The code implementation is as follows, do you have any thoughts?
diff --git a/fs/ext4/inode.c b/fs/ext4/inode.c
index 537803250ca9..e044c11c9cf6 100644
--- a/fs/ext4/inode.c
+++ b/fs/ext4/inode.c
@@ -6056,15 +6056,36 @@ vm_fault_t ext4_page_mkwrite(struct vm_fault *vmf)
if (unlikely(IS_IMMUTABLE(inode)))
return VM_FAULT_SIGBUS;
+ /*
+ * The ext4 writeback code does not expect dirty page for a file with
+ * inline data, so inline data needs to be converted. But it needs to
+ * hold the inode_lock when converting, and trying to lock the inode
+ * while holding the mmap_lock may result in an ABBA deadlock. So here
+ * we release the mmap_lock for conversion and retry after conversion.
+ * Only one retry is allowed to avoid endless loops.

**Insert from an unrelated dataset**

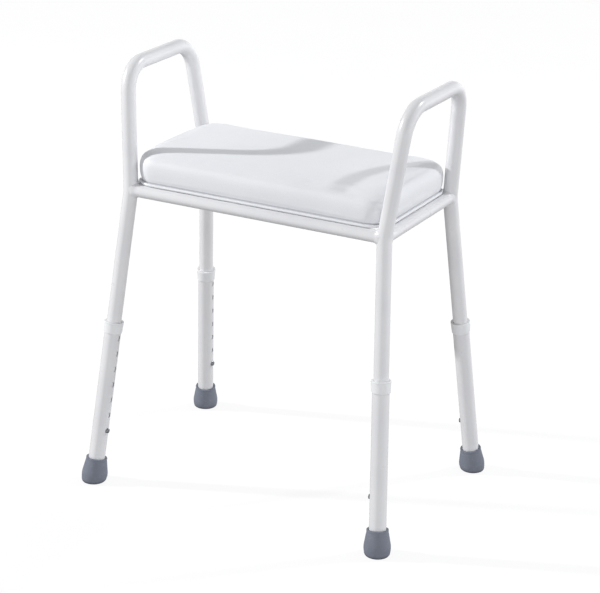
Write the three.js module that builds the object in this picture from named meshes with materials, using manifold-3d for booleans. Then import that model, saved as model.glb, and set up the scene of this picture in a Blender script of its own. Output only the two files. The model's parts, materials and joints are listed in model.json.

+ * Acquire xattr_sem to avoid race with inline data conversion.
+ */
+ down_read(&EXT4_I(inode)->xattr_sem);
+ if (ext4_has_inline_data(inode)) {
+ up_read(&EXT4_I(inode)->xattr_sem);
+
+ if (!fault_flag_allow_retry_first(vmf->flags))
+ return VM_FAULT_SIGBUS;
+
+ release_fault_lock(vmf);
+
+ inode_lock(inode);
+ ext4_convert_inline_data(inode);
+ inode_unlock(inode);
+ return VM_FAULT_RETRY;
+ }
+ up_read(&EXT4_I(inode)->xattr_sem);
+
sb_start_pagefault(inode->i_sb);
file_update_time(vma->vm_file);
filemap_invalidate_lock_shared(mapping);
- err = ext4_convert_inline_data(inode);
- if (err)
- goto out_ret;
-
/*
* On data journalling we skip straight to the transaction handle:
* there's no delalloc; page truncated will be checked later; the
--
With Best Regards,
Baokun Li
.